'''

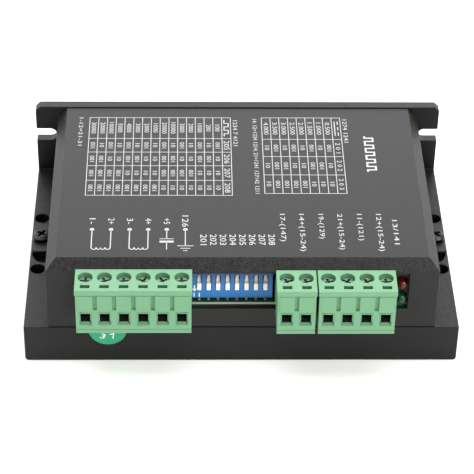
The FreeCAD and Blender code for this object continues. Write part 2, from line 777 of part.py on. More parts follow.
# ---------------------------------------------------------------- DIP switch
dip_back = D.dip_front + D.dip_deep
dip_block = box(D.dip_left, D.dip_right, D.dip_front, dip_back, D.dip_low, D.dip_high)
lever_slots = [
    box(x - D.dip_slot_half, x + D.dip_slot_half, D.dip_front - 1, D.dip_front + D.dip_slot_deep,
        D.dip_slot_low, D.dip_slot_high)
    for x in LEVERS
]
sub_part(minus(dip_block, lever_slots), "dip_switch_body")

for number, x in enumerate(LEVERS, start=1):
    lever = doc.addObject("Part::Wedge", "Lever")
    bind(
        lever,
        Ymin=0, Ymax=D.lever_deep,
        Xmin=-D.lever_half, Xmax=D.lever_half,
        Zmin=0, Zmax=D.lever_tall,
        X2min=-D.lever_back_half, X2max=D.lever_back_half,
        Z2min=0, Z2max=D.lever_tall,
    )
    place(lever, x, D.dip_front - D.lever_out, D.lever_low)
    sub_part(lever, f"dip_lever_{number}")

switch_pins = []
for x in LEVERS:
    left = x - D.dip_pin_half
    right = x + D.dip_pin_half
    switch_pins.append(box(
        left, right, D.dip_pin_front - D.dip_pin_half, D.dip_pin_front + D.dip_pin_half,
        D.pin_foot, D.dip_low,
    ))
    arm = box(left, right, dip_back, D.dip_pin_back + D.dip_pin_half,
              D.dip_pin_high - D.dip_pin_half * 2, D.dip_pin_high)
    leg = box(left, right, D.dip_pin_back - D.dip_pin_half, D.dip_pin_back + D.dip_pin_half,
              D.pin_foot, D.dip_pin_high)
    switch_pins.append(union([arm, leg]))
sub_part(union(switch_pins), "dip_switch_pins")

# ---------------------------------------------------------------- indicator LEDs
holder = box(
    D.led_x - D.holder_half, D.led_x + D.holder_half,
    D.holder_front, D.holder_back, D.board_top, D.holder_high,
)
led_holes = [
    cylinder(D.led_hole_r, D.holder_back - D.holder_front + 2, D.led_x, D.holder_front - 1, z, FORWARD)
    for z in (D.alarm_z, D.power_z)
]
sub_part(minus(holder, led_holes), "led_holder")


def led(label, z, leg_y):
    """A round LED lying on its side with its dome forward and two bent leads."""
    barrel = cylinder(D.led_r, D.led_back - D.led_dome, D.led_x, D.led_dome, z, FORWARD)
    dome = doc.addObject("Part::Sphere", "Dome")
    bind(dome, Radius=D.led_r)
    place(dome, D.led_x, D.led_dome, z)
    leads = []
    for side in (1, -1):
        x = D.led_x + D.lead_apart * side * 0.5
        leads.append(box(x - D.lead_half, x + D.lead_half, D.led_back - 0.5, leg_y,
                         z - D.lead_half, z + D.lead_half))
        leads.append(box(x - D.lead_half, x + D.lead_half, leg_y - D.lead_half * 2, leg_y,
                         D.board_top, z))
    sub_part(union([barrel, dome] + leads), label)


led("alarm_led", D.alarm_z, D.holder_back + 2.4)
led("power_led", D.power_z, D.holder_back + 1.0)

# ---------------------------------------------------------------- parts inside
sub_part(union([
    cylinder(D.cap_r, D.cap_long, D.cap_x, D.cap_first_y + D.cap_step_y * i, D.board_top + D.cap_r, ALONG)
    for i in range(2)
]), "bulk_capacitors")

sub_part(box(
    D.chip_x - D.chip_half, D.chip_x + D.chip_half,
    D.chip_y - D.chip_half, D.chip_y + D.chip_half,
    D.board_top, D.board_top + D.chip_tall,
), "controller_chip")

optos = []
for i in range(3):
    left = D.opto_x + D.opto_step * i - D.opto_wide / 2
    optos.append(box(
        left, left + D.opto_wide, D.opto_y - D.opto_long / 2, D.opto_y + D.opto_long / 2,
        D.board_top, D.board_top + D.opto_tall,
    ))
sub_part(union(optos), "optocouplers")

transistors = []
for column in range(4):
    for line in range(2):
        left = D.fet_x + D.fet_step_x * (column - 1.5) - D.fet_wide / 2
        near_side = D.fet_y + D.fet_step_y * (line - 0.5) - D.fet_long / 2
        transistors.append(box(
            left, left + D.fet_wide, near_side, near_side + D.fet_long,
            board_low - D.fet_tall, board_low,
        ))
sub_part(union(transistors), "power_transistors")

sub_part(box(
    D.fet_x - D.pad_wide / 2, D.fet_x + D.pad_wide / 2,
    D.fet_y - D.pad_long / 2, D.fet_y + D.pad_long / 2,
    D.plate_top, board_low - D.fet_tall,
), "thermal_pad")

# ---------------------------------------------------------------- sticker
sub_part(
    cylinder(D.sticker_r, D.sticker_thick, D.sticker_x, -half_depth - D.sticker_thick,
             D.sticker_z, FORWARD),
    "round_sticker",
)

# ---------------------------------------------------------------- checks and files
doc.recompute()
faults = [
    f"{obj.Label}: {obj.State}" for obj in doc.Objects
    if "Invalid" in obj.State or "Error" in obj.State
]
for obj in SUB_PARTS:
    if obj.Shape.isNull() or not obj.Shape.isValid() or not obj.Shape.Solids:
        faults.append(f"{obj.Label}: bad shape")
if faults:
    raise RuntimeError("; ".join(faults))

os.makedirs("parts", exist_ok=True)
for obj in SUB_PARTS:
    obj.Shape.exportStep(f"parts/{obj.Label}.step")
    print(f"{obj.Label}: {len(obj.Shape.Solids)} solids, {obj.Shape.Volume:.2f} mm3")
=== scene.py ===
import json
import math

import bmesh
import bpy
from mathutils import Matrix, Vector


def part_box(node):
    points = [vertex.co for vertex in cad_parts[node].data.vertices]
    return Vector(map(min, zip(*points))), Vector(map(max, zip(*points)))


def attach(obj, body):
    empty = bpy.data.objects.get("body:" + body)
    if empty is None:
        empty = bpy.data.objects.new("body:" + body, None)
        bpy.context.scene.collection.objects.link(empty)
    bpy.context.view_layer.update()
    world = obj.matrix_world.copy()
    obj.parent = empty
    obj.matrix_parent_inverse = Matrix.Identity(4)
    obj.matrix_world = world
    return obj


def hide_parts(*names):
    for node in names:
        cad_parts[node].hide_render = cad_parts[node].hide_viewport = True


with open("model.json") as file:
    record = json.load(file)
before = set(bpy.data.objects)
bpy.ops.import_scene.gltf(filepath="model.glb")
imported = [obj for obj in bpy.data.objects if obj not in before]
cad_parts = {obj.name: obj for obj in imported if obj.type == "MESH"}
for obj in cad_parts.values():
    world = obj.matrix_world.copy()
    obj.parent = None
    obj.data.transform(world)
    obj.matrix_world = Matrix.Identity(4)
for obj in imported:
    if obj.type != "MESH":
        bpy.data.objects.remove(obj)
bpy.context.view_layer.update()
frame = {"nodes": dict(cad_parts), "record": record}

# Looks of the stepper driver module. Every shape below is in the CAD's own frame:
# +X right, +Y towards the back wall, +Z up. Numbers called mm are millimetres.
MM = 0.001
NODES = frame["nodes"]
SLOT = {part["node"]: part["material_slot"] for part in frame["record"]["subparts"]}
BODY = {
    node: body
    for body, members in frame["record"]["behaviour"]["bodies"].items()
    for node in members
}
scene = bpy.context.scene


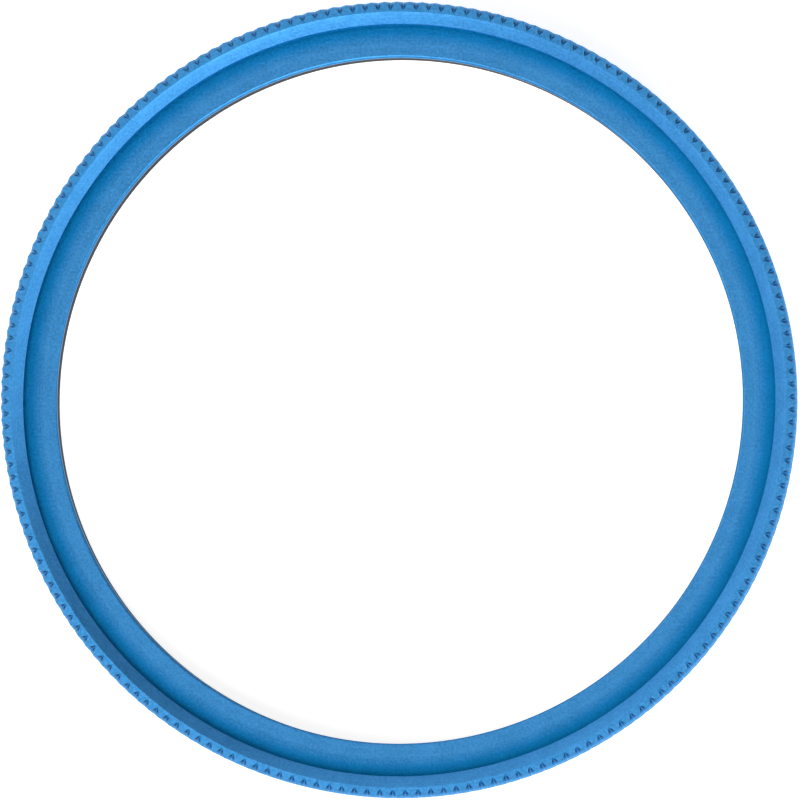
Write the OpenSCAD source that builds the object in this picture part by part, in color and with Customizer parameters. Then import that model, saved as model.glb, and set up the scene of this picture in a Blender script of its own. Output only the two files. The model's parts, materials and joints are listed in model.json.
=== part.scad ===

'''

What is expected >> Filter the records down to the lines that contain the string "json", and copy those lines.

Exercise result >>
import json
with open("model.json") as file:
    record = json.load(file)
Write the OpenSCAD source that builds the object in this picture part by part, in color and with Customizer parameters. Then import that model, saved as model.glb, and set up the scene of this picture in a Blender script of its own. Output only the two files. The model's parts, materials and joints are listed in model.json.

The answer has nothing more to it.